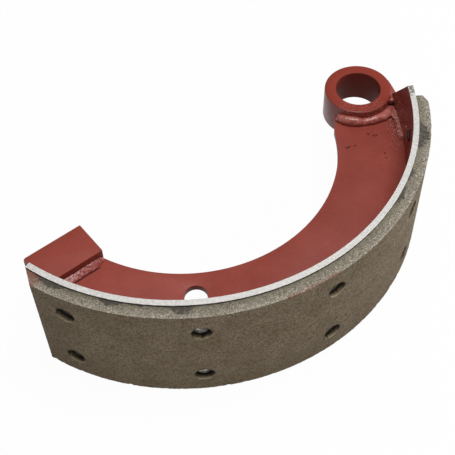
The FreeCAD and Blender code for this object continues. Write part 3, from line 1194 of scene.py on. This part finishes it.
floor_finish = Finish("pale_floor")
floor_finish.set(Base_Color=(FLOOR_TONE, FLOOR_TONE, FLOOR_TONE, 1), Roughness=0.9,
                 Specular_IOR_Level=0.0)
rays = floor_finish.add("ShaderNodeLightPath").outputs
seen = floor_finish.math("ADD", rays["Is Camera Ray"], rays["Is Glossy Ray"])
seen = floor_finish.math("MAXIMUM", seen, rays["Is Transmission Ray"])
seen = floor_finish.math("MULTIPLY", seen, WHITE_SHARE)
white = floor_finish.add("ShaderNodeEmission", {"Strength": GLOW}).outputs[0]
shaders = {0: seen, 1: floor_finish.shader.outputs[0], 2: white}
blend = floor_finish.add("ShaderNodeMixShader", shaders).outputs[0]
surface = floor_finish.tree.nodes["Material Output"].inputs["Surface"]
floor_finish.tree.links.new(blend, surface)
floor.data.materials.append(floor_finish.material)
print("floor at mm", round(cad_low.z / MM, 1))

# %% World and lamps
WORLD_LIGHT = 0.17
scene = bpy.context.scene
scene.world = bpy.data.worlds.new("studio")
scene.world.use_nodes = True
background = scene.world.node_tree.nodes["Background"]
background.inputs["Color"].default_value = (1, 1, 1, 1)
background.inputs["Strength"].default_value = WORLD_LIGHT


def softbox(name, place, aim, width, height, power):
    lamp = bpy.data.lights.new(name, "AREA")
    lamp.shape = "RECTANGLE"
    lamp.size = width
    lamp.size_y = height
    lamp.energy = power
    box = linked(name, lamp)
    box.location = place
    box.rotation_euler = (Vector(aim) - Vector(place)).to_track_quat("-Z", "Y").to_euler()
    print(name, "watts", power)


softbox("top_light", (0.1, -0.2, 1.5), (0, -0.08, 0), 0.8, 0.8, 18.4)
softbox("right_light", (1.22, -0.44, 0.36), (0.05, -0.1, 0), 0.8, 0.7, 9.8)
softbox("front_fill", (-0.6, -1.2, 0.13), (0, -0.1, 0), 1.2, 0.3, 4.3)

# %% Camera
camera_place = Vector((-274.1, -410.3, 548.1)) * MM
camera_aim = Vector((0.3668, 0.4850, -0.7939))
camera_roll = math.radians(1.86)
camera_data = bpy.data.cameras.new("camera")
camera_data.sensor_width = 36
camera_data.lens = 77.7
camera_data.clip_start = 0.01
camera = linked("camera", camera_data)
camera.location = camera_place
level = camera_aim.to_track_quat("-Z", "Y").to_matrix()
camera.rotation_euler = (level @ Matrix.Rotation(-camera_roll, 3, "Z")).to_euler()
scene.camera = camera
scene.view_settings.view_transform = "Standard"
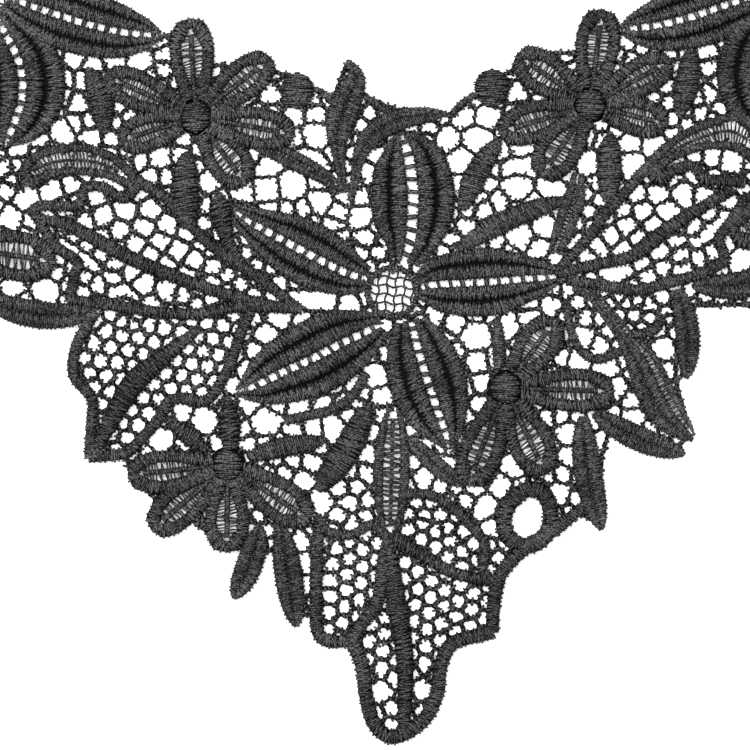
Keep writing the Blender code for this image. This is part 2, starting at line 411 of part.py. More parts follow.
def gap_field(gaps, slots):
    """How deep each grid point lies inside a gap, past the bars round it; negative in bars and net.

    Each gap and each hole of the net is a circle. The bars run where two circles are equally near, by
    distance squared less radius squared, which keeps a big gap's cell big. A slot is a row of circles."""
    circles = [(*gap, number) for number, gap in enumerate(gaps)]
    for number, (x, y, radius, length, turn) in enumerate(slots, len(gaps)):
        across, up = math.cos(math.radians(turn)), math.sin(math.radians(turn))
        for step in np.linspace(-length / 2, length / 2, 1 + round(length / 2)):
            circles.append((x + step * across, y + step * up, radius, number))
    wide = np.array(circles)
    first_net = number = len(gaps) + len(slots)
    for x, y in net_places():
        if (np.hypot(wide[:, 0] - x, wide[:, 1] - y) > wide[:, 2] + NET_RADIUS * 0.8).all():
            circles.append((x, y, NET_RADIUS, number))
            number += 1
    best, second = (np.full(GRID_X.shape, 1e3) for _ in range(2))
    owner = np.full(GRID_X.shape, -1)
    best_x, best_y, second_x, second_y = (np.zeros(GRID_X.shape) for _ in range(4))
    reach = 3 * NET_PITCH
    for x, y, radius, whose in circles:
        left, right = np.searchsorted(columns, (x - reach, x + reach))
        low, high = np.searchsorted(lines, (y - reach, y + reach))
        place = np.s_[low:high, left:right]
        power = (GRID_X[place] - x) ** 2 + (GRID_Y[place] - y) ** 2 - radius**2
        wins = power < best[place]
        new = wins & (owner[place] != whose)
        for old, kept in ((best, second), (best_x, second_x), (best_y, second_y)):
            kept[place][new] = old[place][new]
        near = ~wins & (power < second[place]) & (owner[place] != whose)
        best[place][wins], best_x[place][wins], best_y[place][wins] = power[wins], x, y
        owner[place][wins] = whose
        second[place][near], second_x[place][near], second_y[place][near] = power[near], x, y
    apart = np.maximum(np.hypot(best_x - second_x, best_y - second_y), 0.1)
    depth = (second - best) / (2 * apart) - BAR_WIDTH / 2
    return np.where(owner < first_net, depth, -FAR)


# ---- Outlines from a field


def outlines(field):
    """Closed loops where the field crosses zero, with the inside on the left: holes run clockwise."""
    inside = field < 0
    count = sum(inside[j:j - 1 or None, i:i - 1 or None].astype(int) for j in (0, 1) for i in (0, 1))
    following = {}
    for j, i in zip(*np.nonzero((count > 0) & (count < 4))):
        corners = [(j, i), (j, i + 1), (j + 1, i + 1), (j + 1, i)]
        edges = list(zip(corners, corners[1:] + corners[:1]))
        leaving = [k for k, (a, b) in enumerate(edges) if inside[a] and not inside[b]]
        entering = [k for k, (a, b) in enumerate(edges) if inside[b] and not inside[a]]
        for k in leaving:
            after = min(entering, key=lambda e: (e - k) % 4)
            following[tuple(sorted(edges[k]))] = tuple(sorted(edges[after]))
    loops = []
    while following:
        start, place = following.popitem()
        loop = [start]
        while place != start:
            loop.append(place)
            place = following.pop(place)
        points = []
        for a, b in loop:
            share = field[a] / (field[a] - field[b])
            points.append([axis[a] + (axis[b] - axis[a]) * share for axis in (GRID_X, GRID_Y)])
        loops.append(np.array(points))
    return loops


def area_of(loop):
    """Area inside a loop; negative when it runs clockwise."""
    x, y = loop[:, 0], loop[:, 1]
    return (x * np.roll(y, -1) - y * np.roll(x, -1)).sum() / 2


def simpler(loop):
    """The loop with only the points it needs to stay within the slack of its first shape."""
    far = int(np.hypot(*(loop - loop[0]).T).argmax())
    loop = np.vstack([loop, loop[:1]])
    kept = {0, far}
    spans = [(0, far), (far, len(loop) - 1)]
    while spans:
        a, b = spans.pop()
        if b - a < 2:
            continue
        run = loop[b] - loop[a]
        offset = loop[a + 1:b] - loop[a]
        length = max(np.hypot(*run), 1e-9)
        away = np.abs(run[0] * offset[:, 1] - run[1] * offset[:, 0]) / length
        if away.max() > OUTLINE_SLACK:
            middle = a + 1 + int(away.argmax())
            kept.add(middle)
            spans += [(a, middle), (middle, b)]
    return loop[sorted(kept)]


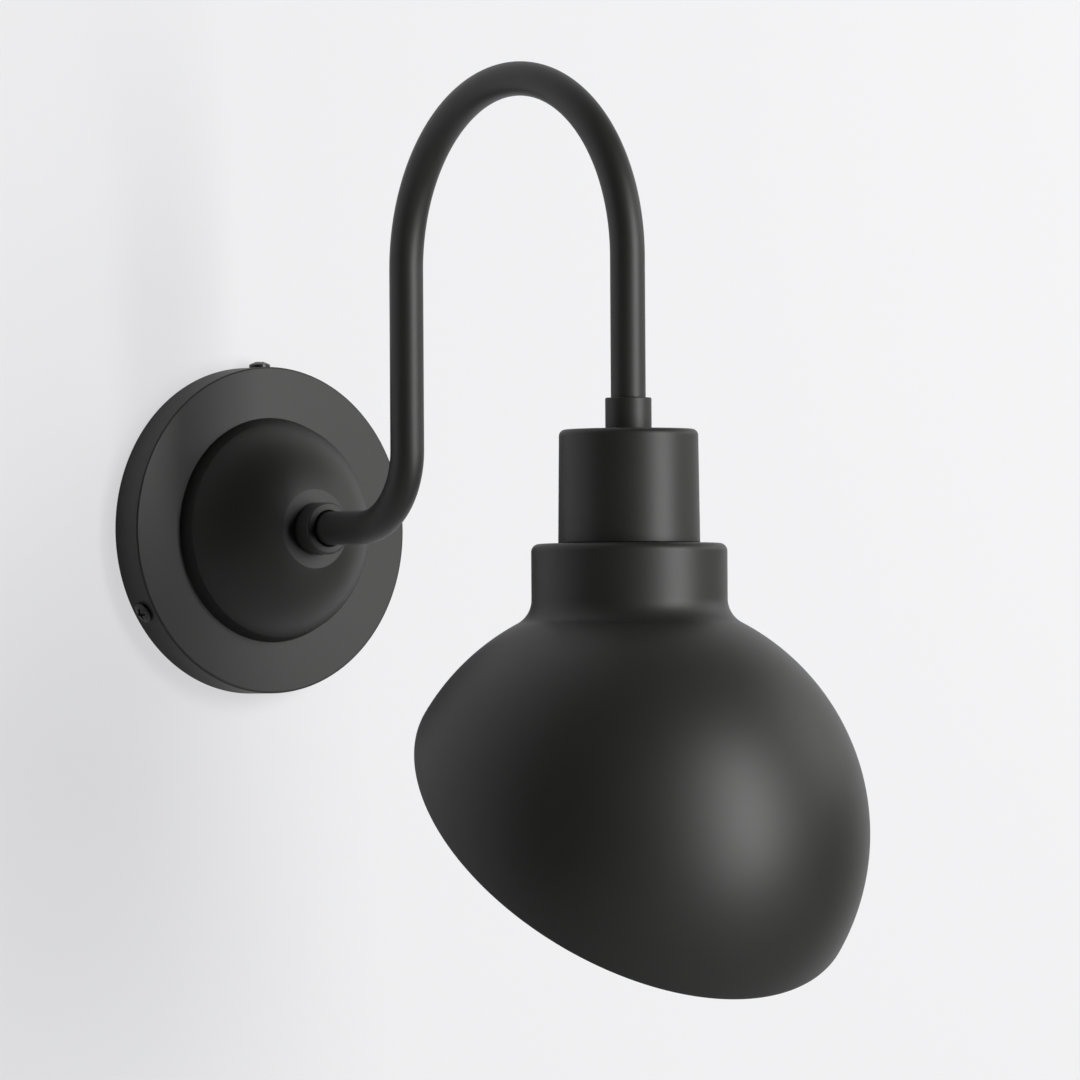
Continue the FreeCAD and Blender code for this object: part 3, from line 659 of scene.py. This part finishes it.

□ □ □

Exactly as they are written, print the entries again.

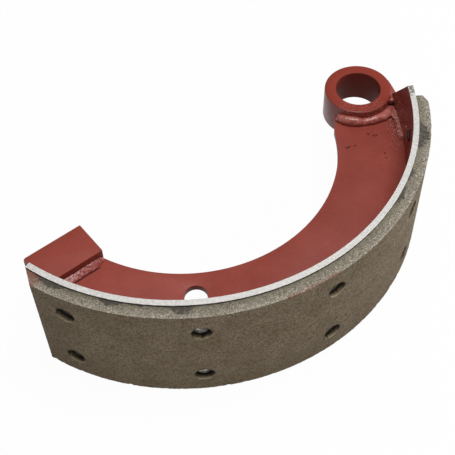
The FreeCAD and Blender code for this object continues. Write part 3, from line 1194 of scene.py on. This part finishes it.
floor_finish = Finish("pale_floor")
floor_finish.set(Base_Color=(FLOOR_TONE, FLOOR_TONE, FLOOR_TONE, 1), Roughness=0.9,
                 Specular_IOR_Level=0.0)
rays = floor_finish.add("ShaderNodeLightPath").outputs
seen = floor_finish.math("ADD", rays["Is Camera Ray"], rays["Is Glossy Ray"])
seen = floor_finish.math("MAXIMUM", seen, rays["Is Transmission Ray"])
seen = floor_finish.math("MULTIPLY", seen, WHITE_SHARE)
white = floor_finish.add("ShaderNodeEmission", {"Strength": GLOW}).outputs[0]
shaders = {0: seen, 1: floor_finish.shader.outputs[0], 2: white}
blend = floor_finish.add("ShaderNodeMixShader", shaders).outputs[0]
surface = floor_finish.tree.nodes["Material Output"].inputs["Surface"]
floor_finish.tree.links.new(blend, surface)
floor.data.materials.append(floor_finish.material)
print("floor at mm", round(cad_low.z / MM, 1))

# %% World and lamps
WORLD_LIGHT = 0.17
scene = bpy.context.scene
scene.world = bpy.data.worlds.new("studio")
scene.world.use_nodes = True
background = scene.world.node_tree.nodes["Background"]
background.inputs["Color"].default_value = (1, 1, 1, 1)
background.inputs["Strength"].default_value = WORLD_LIGHT


def softbox(name, place, aim, width, height, power):
    lamp = bpy.data.lights.new(name, "AREA")
    lamp.shape = "RECTANGLE"
    lamp.size = width
    lamp.size_y = height
    lamp.energy = power
    box = linked(name, lamp)
    box.location = place
    box.rotation_euler = (Vector(aim) - Vector(place)).to_track_quat("-Z", "Y").to_euler()
    print(name, "watts", power)


softbox("top_light", (0.1, -0.2, 1.5), (0, -0.08, 0), 0.8, 0.8, 18.4)
softbox("right_light", (1.22, -0.44, 0.36), (0.05, -0.1, 0), 0.8, 0.7, 9.8)
softbox("front_fill", (-0.6, -1.2, 0.13), (0, -0.1, 0), 1.2, 0.3, 4.3)

# %% Camera
camera_place = Vector((-274.1, -410.3, 548.1)) * MM
camera_aim = Vector((0.3668, 0.4850, -0.7939))
camera_roll = math.radians(1.86)
camera_data = bpy.data.cameras.new("camera")
camera_data.sensor_width = 36
camera_data.lens = 77.7
camera_data.clip_start = 0.01
camera = linked("camera", camera_data)
camera.location = camera_place
level = camera_aim.to_track_quat("-Z", "Y").to_matrix()
camera.rotation_euler = (level @ Matrix.Rotation(-camera_roll, 3, "Z")).to_euler()
scene.camera = camera
scene.view_settings.view_transform = "Standard"
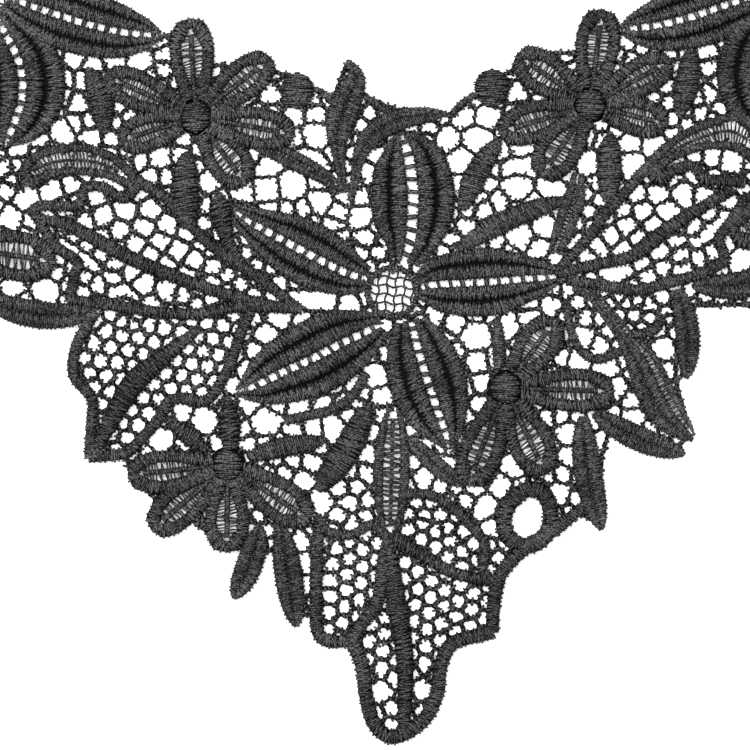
Keep writing the Blender code for this image. This is part 2, starting at line 411 of part.py. More parts follow.
def gap_field(gaps, slots):
    """How deep each grid point lies inside a gap, past the bars round it; negative in bars and net.

    Each gap and each hole of the net is a circle. The bars run where two circles are equally near, by
    distance squared less radius squared, which keeps a big gap's cell big. A slot is a row of circles."""
    circles = [(*gap, number) for number, gap in enumerate(gaps)]
    for number, (x, y, radius, length, turn) in enumerate(slots, len(gaps)):
        across, up = math.cos(math.radians(turn)), math.sin(math.radians(turn))
        for step in np.linspace(-length / 2, length / 2, 1 + round(length / 2)):
            circles.append((x + step * across, y + step * up, radius, number))
    wide = np.array(circles)
    first_net = number = len(gaps) + len(slots)
    for x, y in net_places():
        if (np.hypot(wide[:, 0] - x, wide[:, 1] - y) > wide[:, 2] + NET_RADIUS * 0.8).all():
            circles.append((x, y, NET_RADIUS, number))
            number += 1
    best, second = (np.full(GRID_X.shape, 1e3) for _ in range(2))
    owner = np.full(GRID_X.shape, -1)
    best_x, best_y, second_x, second_y = (np.zeros(GRID_X.shape) for _ in range(4))
    reach = 3 * NET_PITCH
    for x, y, radius, whose in circles:
        left, right = np.searchsorted(columns, (x - reach, x + reach))
        low, high = np.searchsorted(lines, (y - reach, y + reach))
        place = np.s_[low:high, left:right]
        power = (GRID_X[place] - x) ** 2 + (GRID_Y[place] - y) ** 2 - radius**2
        wins = power < best[place]
        new = wins & (owner[place] != whose)
        for old, kept in ((best, second), (best_x, second_x), (best_y, second_y)):
            kept[place][new] = old[place][new]
        near = ~wins & (power < second[place]) & (owner[place] != whose)
        best[place][wins], best_x[place][wins], best_y[place][wins] = power[wins], x, y
        owner[place][wins] = whose
        second[place][near], second_x[place][near], second_y[place][near] = power[near], x, y
    apart = np.maximum(np.hypot(best_x - second_x, best_y - second_y), 0.1)
    depth = (second - best) / (2 * apart) - BAR_WIDTH / 2
    return np.where(owner < first_net, depth, -FAR)


# ---- Outlines from a field


def outlines(field):
    """Closed loops where the field crosses zero, with the inside on the left: holes run clockwise."""
    inside = field < 0
    count = sum(inside[j:j - 1 or None, i:i - 1 or None].astype(int) for j in (0, 1) for i in (0, 1))
    following = {}
    for j, i in zip(*np.nonzero((count > 0) & (count < 4))):
        corners = [(j, i), (j, i + 1), (j + 1, i + 1), (j + 1, i)]
        edges = list(zip(corners, corners[1:] + corners[:1]))
        leaving = [k for k, (a, b) in enumerate(edges) if inside[a] and not inside[b]]
        entering = [k for k, (a, b) in enumerate(edges) if inside[b] and not inside[a]]
        for k in leaving:
            after = min(entering, key=lambda e: (e - k) % 4)
            following[tuple(sorted(edges[k]))] = tuple(sorted(edges[after]))
    loops = []
    while following:
        start, place = following.popitem()
        loop = [start]
        while place != start:
            loop.append(place)
            place = following.pop(place)
        points = []
        for a, b in loop:
            share = field[a] / (field[a] - field[b])
            points.append([axis[a] + (axis[b] - axis[a]) * share for axis in (GRID_X, GRID_Y)])
        loops.append(np.array(points))
    return loops


def area_of(loop):
    """Area inside a loop; negative when it runs clockwise."""
    x, y = loop[:, 0], loop[:, 1]
    return (x * np.roll(y, -1) - y * np.roll(x, -1)).sum() / 2


def simpler(loop):
    """The loop with only the points it needs to stay within the slack of its first shape."""
    far = int(np.hypot(*(loop - loop[0]).T).argmax())
    loop = np.vstack([loop, loop[:1]])
    kept = {0, far}
    spans = [(0, far), (far, len(loop) - 1)]
    while spans:
        a, b = spans.pop()
        if b - a < 2:
            continue
        run = loop[b] - loop[a]
        offset = loop[a + 1:b] - loop[a]
        length = max(np.hypot(*run), 1e-9)
        away = np.abs(run[0] * offset[:, 1] - run[1] * offset[:, 0]) / length
        if away.max() > OUTLINE_SLACK:
            middle = a + 1 + int(away.argmax())
            kept.add(middle)
            spans += [(a, middle), (middle, b)]
    return loop[sorted(kept)]


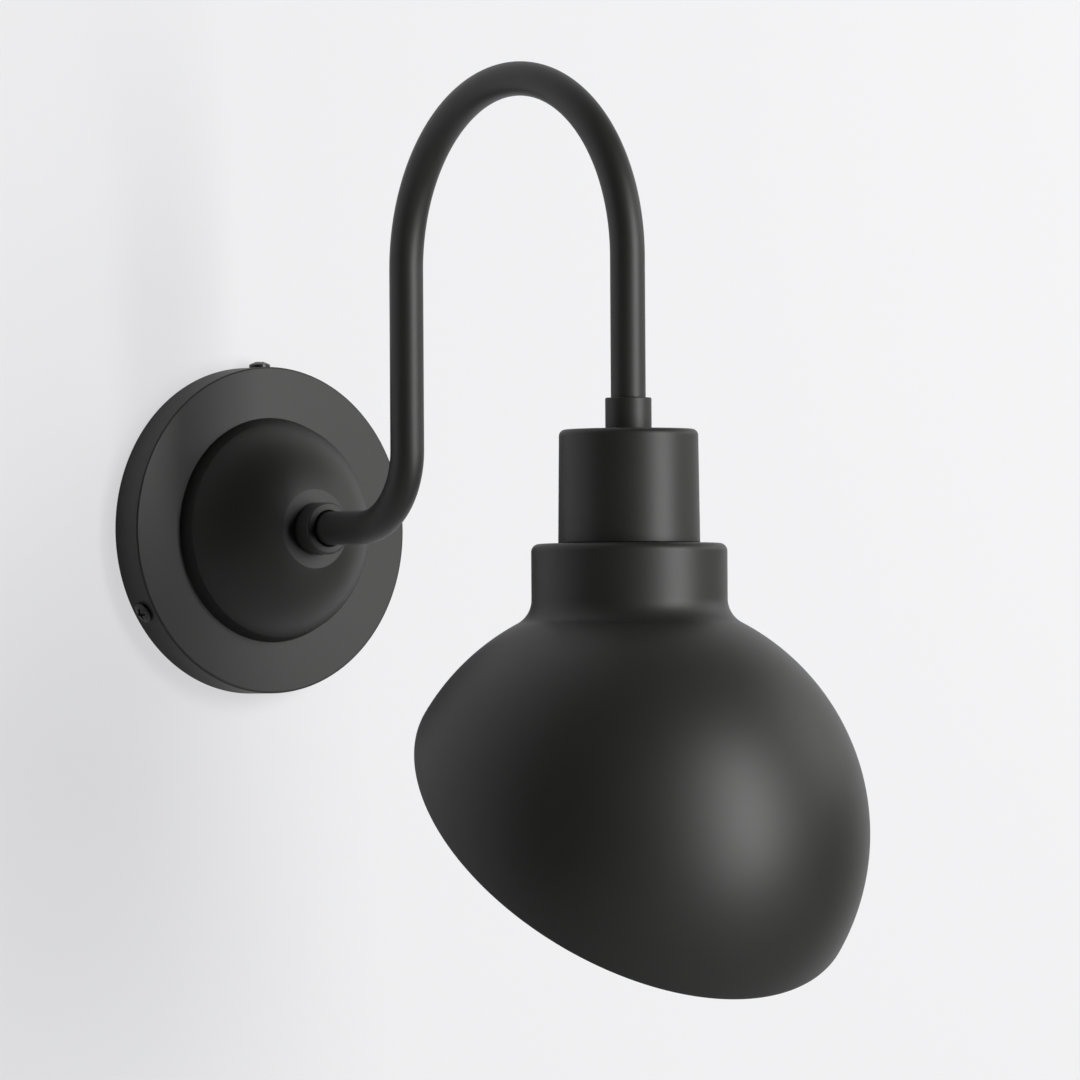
Continue the FreeCAD and Blender code for this object: part 3, from line 659 of scene.py. This part finishes it.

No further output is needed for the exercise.